The essays on the plight of the Chakmas and Sri Lankan repatriates teach us that possessing formal nation-state citizenship alone is an inadequate foundation for being recognized as a fully rights-bearing person. Full recognition clearly requires membership in both an organized polity and a thriving civil society. In the absence of membership in civil society—on which much of human freedom is contingent—recognition by the state as a full rights-bearing citizen and by the communities in which they cohabit as a fellow human of equal worth and value will also be missing.
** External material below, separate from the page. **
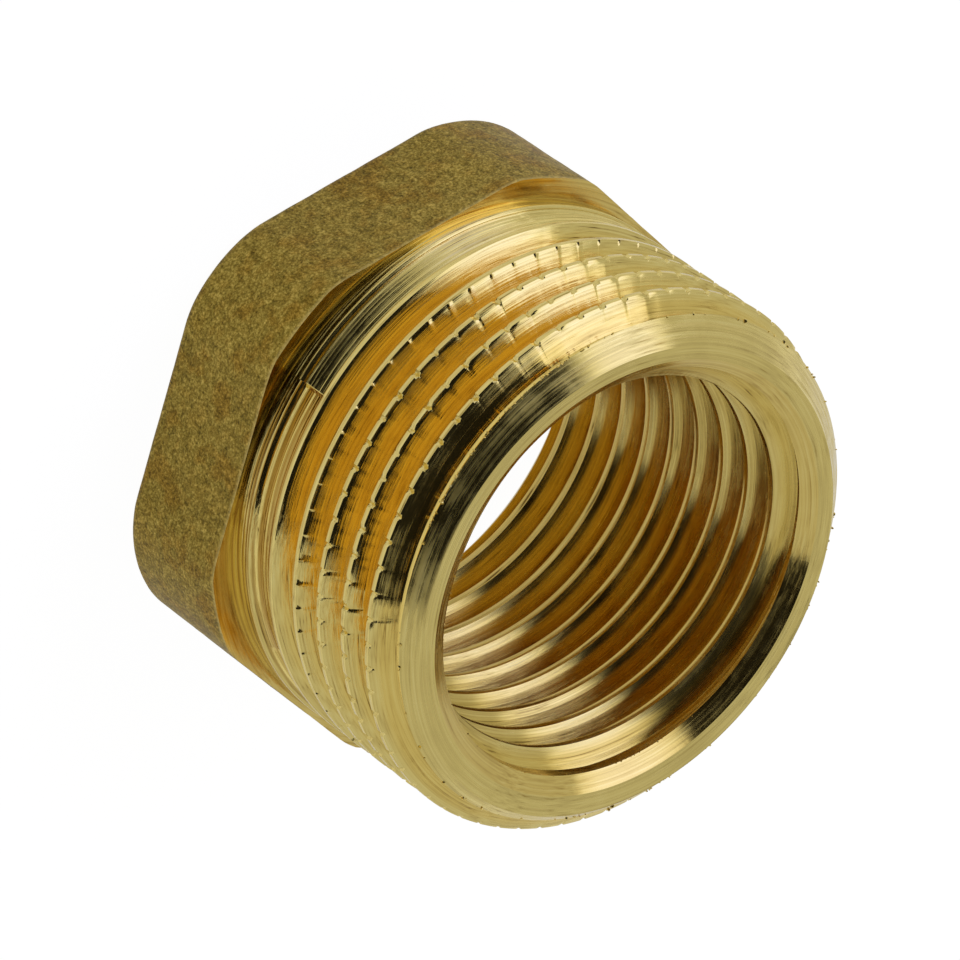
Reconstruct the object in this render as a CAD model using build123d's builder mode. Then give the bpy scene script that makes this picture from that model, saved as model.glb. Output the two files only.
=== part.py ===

It is worth recalling the words of Justice Warren, who in a dissent note (in Perez US 356 [1958]), observed that ‘Citizenship is man’s basic right for it is nothing less than the right to have rights. Remove this priceless possession and there remains a stateless person, disgraced and degraded in the eyes of his countrymen.… His very existence is at the sufferance of the state within whose borders he happens to be…[he] would presumably enjoy, at most, only the limited rights and privileges of aliens, and like the alien he might even be…deprived of the right to assert any rights.’